### Problem details
Quote exactly, and only, the lines of the material below from the line with "Keep writing the" through the line with "return skin_point(angle, TIP_LEVELS[0]".

Excerpt from a dataset:
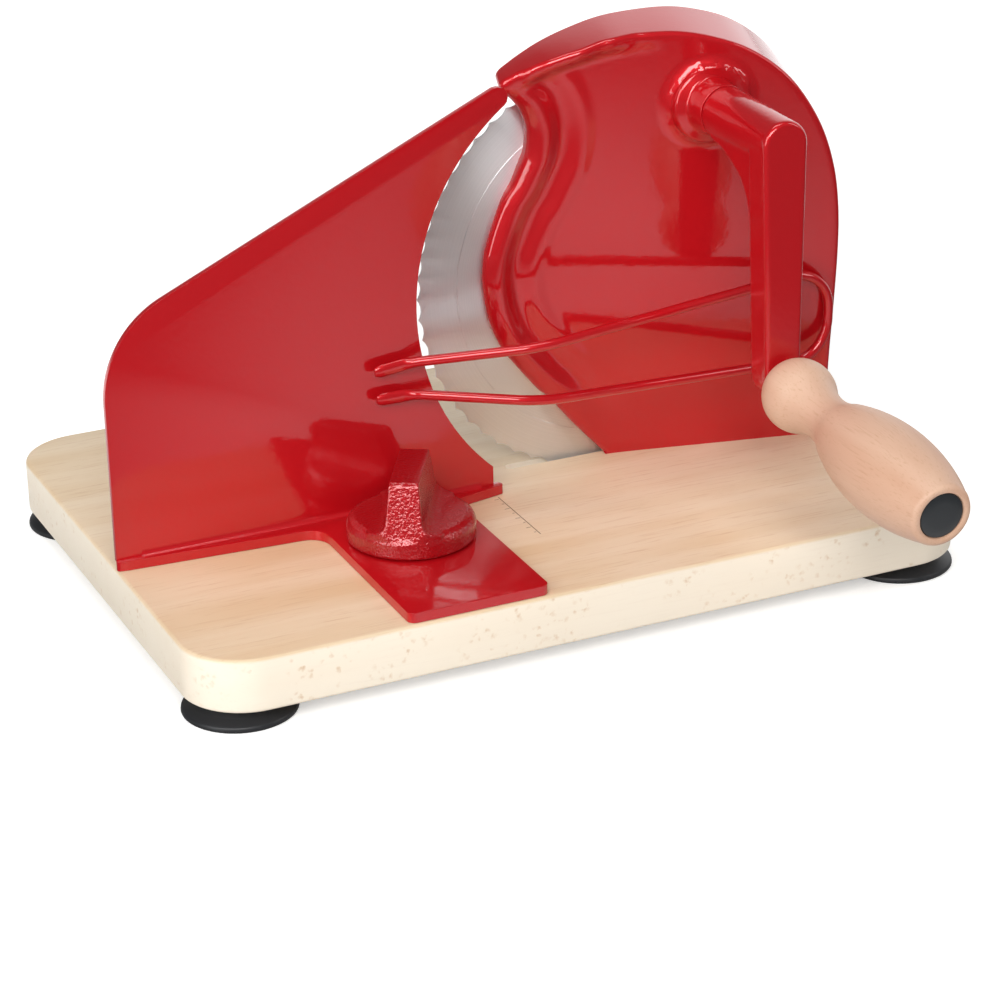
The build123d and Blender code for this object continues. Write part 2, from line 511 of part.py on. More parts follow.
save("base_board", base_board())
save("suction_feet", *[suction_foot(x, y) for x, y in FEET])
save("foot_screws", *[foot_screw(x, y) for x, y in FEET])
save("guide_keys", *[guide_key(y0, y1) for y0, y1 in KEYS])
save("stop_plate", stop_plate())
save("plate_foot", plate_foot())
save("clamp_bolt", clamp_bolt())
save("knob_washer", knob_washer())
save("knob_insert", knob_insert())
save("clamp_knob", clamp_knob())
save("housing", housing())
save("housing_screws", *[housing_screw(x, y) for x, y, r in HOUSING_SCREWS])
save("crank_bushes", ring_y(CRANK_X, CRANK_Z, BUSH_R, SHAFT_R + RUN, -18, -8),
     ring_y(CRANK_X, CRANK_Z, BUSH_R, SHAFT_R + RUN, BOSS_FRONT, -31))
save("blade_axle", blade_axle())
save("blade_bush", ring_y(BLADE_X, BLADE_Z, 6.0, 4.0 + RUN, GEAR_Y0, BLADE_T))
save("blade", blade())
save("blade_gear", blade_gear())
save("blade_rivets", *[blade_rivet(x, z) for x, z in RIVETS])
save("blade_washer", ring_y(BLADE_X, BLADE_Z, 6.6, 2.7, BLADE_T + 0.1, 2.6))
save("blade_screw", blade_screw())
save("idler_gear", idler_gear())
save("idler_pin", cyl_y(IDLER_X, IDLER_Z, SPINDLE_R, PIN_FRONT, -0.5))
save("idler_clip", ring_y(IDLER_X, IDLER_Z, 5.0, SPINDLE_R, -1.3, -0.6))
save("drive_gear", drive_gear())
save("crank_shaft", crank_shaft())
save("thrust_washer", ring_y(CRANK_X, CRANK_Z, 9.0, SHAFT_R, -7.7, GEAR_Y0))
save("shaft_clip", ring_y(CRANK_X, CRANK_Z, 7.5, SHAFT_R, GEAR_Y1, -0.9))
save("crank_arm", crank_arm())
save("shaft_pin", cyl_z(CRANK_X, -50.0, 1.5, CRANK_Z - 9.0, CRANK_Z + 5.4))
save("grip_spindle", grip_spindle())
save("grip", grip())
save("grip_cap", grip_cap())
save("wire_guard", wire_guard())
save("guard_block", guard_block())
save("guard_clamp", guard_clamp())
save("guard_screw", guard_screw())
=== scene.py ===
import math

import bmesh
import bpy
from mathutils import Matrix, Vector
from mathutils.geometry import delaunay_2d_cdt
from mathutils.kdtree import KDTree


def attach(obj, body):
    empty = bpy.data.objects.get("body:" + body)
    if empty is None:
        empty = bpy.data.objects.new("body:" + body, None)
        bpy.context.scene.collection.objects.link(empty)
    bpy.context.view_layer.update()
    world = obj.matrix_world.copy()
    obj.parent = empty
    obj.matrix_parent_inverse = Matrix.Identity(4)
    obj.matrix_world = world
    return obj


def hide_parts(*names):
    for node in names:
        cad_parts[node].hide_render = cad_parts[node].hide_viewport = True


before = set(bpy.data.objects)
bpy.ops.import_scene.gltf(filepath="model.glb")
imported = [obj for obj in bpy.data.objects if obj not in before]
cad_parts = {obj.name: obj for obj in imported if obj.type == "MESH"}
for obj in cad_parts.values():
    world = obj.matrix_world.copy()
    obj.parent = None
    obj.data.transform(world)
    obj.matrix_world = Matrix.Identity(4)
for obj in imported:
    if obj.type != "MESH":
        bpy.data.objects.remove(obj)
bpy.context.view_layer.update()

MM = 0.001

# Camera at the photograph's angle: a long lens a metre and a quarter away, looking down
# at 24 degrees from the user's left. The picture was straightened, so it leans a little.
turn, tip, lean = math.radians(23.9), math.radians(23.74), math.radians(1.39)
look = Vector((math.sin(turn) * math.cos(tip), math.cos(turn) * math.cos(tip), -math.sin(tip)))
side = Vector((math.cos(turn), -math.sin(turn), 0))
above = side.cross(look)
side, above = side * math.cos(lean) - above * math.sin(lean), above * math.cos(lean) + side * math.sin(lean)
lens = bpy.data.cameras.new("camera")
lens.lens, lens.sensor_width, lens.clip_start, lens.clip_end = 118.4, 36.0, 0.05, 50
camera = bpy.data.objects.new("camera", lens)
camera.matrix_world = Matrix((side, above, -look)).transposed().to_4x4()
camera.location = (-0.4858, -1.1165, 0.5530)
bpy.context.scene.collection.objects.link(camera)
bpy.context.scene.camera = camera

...

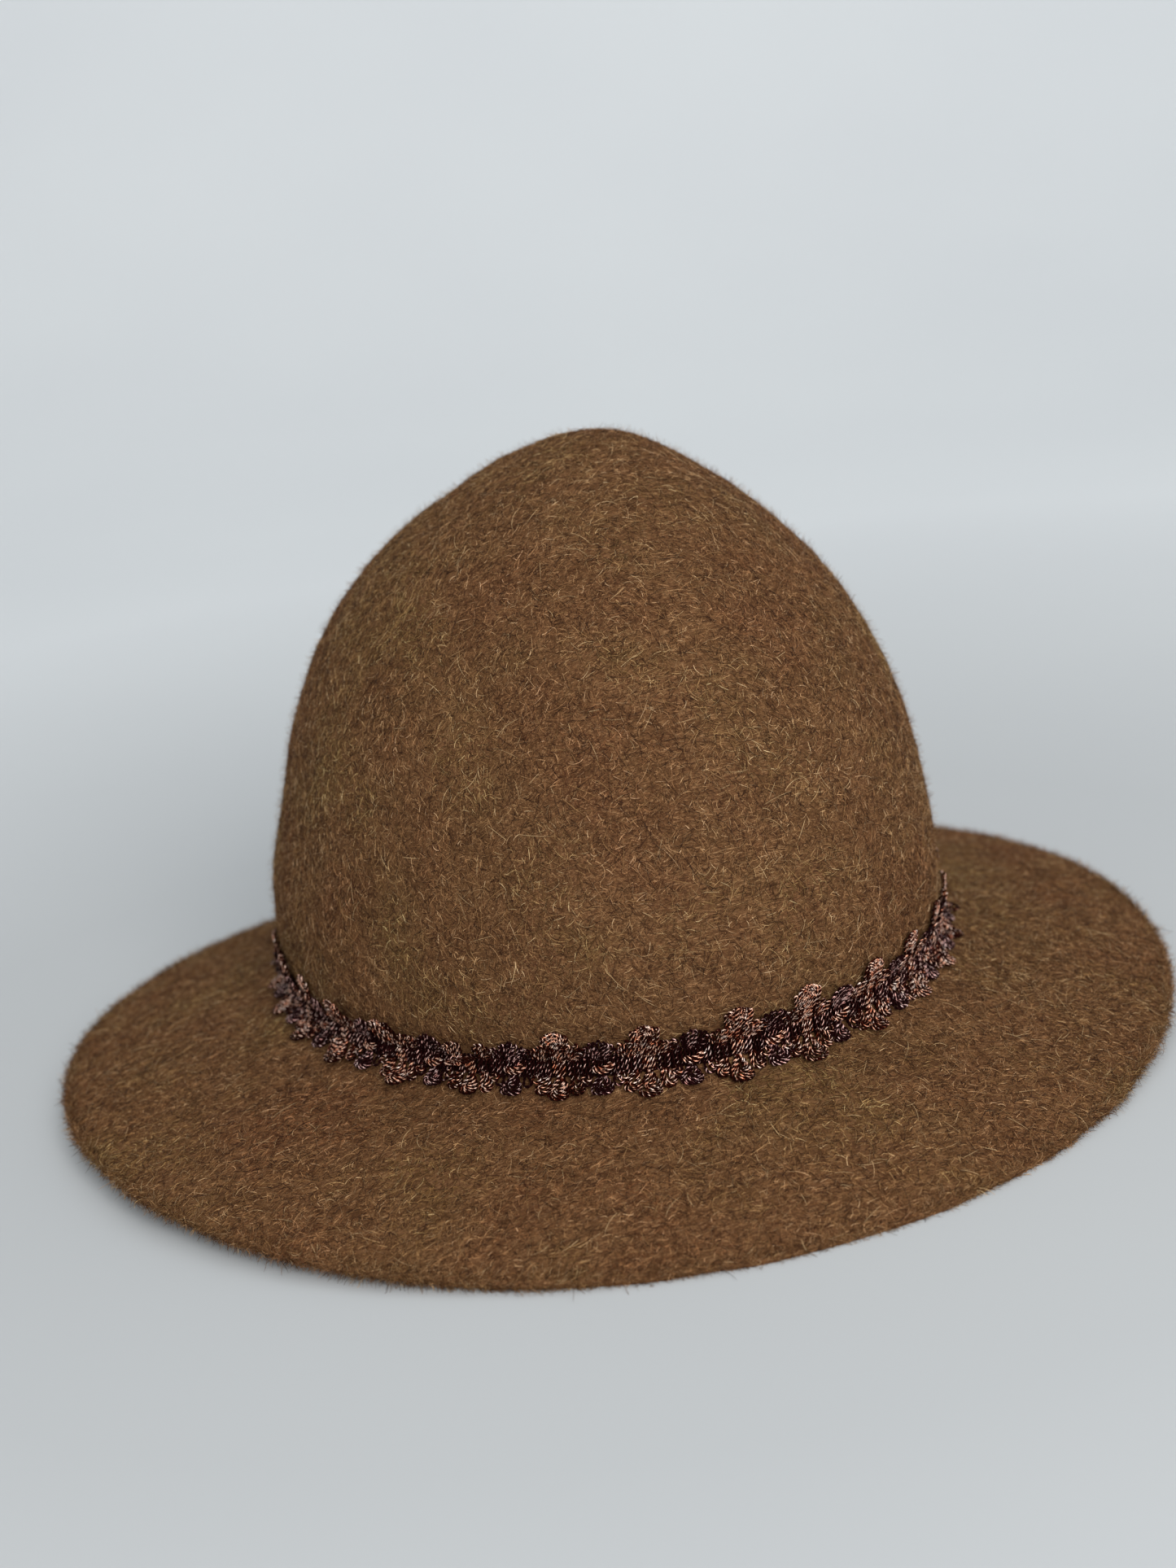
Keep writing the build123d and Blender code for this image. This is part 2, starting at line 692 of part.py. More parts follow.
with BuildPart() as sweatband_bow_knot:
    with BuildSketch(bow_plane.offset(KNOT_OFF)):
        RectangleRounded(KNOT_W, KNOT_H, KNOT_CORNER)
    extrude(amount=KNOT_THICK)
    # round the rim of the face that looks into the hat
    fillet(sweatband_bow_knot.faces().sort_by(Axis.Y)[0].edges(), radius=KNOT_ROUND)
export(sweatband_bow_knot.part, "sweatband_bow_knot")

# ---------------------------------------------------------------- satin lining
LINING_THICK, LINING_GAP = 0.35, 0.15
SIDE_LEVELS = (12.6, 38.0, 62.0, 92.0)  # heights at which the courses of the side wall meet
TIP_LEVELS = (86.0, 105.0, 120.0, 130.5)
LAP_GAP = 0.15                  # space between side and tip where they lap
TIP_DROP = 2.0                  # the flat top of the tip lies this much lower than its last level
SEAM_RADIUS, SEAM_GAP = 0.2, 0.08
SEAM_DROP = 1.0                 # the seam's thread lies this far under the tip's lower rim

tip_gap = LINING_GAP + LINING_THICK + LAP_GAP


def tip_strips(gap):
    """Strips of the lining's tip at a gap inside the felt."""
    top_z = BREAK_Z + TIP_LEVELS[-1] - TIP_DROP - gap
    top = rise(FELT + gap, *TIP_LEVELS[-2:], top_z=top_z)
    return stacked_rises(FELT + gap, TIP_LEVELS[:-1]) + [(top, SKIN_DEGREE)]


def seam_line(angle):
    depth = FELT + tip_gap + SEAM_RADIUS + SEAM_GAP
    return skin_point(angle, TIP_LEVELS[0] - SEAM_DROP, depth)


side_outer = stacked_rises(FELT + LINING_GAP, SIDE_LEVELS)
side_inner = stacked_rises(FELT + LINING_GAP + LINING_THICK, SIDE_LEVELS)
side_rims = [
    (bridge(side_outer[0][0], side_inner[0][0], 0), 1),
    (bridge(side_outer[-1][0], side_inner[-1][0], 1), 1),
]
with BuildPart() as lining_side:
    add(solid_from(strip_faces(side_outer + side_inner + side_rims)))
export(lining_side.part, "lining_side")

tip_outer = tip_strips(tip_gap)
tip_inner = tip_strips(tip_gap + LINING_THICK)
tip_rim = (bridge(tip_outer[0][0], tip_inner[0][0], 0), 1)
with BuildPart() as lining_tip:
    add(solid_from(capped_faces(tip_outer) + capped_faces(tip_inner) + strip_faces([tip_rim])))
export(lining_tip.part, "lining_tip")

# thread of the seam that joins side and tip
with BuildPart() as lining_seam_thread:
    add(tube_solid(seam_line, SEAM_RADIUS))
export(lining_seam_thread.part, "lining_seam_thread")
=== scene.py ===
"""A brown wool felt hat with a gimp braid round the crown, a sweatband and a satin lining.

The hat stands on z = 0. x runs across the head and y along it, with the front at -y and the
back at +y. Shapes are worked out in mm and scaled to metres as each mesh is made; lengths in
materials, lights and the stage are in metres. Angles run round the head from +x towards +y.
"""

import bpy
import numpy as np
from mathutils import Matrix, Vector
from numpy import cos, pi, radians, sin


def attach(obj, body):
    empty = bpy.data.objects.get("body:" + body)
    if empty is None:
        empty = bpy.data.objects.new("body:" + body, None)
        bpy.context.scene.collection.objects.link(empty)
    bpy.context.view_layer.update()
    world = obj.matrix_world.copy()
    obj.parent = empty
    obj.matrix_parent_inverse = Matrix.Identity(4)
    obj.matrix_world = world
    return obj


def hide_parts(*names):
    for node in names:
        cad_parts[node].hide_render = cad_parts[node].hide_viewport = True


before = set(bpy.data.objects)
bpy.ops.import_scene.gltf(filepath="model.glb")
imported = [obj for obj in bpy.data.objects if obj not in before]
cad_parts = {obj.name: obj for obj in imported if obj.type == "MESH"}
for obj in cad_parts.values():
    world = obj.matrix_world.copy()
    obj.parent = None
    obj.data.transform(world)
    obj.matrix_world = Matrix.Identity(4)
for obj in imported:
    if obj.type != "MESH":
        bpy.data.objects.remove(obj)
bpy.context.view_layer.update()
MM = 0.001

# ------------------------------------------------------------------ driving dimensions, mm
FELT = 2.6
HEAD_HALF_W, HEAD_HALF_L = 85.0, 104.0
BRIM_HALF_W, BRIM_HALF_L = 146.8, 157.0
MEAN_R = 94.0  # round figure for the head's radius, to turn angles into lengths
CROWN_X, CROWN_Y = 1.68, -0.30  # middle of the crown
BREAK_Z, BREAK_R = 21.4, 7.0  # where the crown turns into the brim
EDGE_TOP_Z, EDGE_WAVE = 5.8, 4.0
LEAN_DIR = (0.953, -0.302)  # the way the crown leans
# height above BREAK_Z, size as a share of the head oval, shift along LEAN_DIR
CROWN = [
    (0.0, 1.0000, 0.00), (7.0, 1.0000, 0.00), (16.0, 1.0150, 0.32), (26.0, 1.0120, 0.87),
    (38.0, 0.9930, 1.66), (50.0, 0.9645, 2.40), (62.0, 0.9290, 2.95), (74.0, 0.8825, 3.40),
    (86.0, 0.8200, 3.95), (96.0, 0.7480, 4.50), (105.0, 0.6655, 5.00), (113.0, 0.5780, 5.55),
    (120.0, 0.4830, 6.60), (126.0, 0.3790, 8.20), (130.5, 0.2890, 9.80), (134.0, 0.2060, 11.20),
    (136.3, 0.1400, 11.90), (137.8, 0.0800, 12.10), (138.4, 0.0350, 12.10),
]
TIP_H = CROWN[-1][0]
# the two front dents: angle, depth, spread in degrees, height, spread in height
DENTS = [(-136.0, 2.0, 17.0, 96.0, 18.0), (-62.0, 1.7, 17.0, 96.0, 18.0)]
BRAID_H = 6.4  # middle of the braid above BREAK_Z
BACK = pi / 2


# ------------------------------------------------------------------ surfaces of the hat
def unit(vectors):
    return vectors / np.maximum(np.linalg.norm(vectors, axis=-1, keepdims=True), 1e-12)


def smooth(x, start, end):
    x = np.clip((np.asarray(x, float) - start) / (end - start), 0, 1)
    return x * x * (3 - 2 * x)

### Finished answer
Keep writing the build123d and Blender code for this image. This is part 2, starting at line 692 of part.py. More parts follow.
with BuildPart() as sweatband_bow_knot:
    with BuildSketch(bow_plane.offset(KNOT_OFF)):
        RectangleRounded(KNOT_W, KNOT_H, KNOT_CORNER)
    extrude(amount=KNOT_THICK)
    # round the rim of the face that looks into the hat
    fillet(sweatband_bow_knot.faces().sort_by(Axis.Y)[0].edges(), radius=KNOT_ROUND)
export(sweatband_bow_knot.part, "sweatband_bow_knot")

# ---------------------------------------------------------------- satin lining
LINING_THICK, LINING_GAP = 0.35, 0.15
SIDE_LEVELS = (12.6, 38.0, 62.0, 92.0)  # heights at which the courses of the side wall meet
TIP_LEVELS = (86.0, 105.0, 120.0, 130.5)
LAP_GAP = 0.15                  # space between side and tip where they lap
TIP_DROP = 2.0                  # the flat top of the tip lies this much lower than its last level
SEAM_RADIUS, SEAM_GAP = 0.2, 0.08
SEAM_DROP = 1.0                 # the seam's thread lies this far under the tip's lower rim

tip_gap = LINING_GAP + LINING_THICK + LAP_GAP


def tip_strips(gap):
    """Strips of the lining's tip at a gap inside the felt."""
    top_z = BREAK_Z + TIP_LEVELS[-1] - TIP_DROP - gap
    top = rise(FELT + gap, *TIP_LEVELS[-2:], top_z=top_z)
    return stacked_rises(FELT + gap, TIP_LEVELS[:-1]) + [(top, SKIN_DEGREE)]


def seam_line(angle):
    depth = FELT + tip_gap + SEAM_RADIUS + SEAM_GAP
    return skin_point(angle, TIP_LEVELS[0] - SEAM_DROP, depth)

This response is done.